**Aim**
Repeat exactly and only the lines from the line containing "terminal_blocks();" through the line containing "obj.data.transform(world)", both included.

**Information provided**
⟨

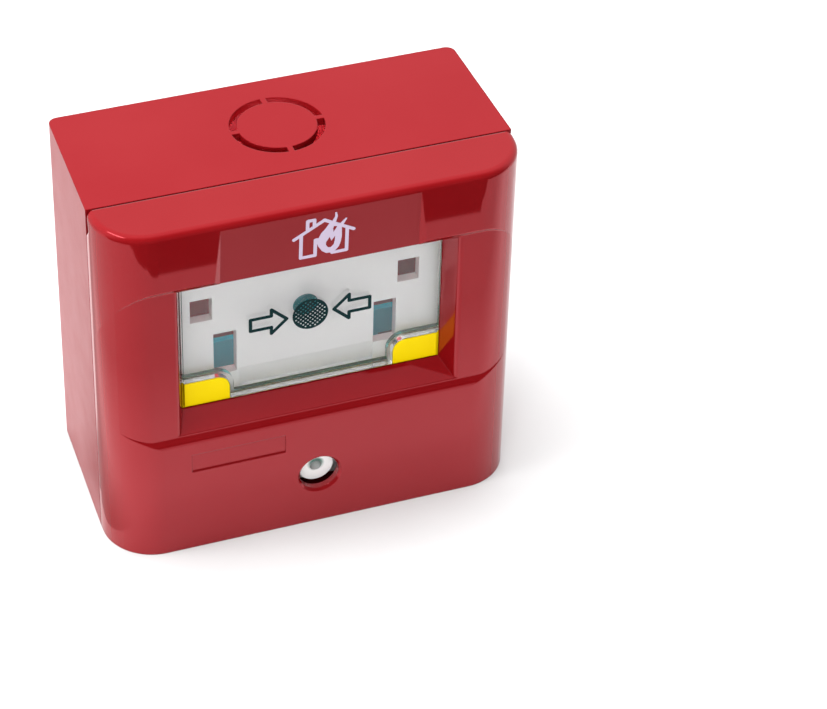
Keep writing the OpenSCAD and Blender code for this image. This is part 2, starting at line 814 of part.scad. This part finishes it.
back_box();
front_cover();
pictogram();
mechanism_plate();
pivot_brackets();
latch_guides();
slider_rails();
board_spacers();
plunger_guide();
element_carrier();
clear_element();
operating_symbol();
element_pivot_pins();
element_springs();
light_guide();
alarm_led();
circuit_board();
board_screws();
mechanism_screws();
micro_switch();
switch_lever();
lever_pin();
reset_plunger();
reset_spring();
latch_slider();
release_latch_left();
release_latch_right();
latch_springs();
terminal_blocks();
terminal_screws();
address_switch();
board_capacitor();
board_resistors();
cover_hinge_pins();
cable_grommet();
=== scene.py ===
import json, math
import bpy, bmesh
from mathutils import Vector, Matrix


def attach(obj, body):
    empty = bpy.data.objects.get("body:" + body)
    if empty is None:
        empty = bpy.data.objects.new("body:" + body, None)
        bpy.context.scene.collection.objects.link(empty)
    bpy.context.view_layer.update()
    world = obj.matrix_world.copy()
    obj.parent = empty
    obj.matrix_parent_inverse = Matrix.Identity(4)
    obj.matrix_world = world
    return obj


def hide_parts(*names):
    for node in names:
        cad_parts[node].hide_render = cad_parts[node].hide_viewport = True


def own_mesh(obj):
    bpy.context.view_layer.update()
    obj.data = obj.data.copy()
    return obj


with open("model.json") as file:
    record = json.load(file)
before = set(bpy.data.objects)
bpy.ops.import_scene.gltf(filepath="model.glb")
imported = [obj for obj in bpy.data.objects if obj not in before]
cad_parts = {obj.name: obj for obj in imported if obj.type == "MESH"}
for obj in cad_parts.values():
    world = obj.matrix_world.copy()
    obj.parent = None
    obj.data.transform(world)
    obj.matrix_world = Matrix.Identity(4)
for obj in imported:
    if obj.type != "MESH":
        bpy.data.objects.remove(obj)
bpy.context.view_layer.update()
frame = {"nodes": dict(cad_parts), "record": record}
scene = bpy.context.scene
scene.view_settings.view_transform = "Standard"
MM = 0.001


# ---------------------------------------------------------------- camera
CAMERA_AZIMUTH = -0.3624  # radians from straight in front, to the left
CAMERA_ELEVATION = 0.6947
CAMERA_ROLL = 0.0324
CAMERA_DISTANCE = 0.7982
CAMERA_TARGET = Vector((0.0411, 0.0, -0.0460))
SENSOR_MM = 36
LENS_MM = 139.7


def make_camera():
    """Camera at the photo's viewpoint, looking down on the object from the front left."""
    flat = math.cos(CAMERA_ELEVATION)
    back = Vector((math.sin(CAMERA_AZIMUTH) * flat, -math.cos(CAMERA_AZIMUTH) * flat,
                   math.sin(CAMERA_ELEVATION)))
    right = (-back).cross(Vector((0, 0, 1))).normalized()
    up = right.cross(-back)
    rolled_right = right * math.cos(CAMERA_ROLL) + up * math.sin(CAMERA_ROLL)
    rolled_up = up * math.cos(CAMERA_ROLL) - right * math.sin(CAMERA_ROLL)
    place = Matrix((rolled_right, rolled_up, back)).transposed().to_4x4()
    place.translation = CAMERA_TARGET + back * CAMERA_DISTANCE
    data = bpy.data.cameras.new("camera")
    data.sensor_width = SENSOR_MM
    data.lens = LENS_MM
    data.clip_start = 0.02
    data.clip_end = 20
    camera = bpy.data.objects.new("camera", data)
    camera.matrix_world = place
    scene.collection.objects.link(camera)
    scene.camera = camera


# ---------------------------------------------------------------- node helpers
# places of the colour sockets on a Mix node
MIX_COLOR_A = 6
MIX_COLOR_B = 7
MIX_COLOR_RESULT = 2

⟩

**Complete output**
terminal_blocks();
terminal_screws();
address_switch();
board_capacitor();
board_resistors();
cover_hinge_pins();
cable_grommet();
=== scene.py ===
import json, math
import bpy, bmesh
from mathutils import Vector, Matrix


def attach(obj, body):
    empty = bpy.data.objects.get("body:" + body)
    if empty is None:
        empty = bpy.data.objects.new("body:" + body, None)
        bpy.context.scene.collection.objects.link(empty)
    bpy.context.view_layer.update()
    world = obj.matrix_world.copy()
    obj.parent = empty
    obj.matrix_parent_inverse = Matrix.Identity(4)
    obj.matrix_world = world
    return obj


def hide_parts(*names):
    for node in names:
        cad_parts[node].hide_render = cad_parts[node].hide_viewport = True


def own_mesh(obj):
    bpy.context.view_layer.update()
    obj.data = obj.data.copy()
    return obj


with open("model.json") as file:
    record = json.load(file)
before = set(bpy.data.objects)
bpy.ops.import_scene.gltf(filepath="model.glb")
imported = [obj for obj in bpy.data.objects if obj not in before]
cad_parts = {obj.name: obj for obj in imported if obj.type == "MESH"}
for obj in cad_parts.values():
    world = obj.matrix_world.copy()
    obj.parent = None
    obj.data.transform(world)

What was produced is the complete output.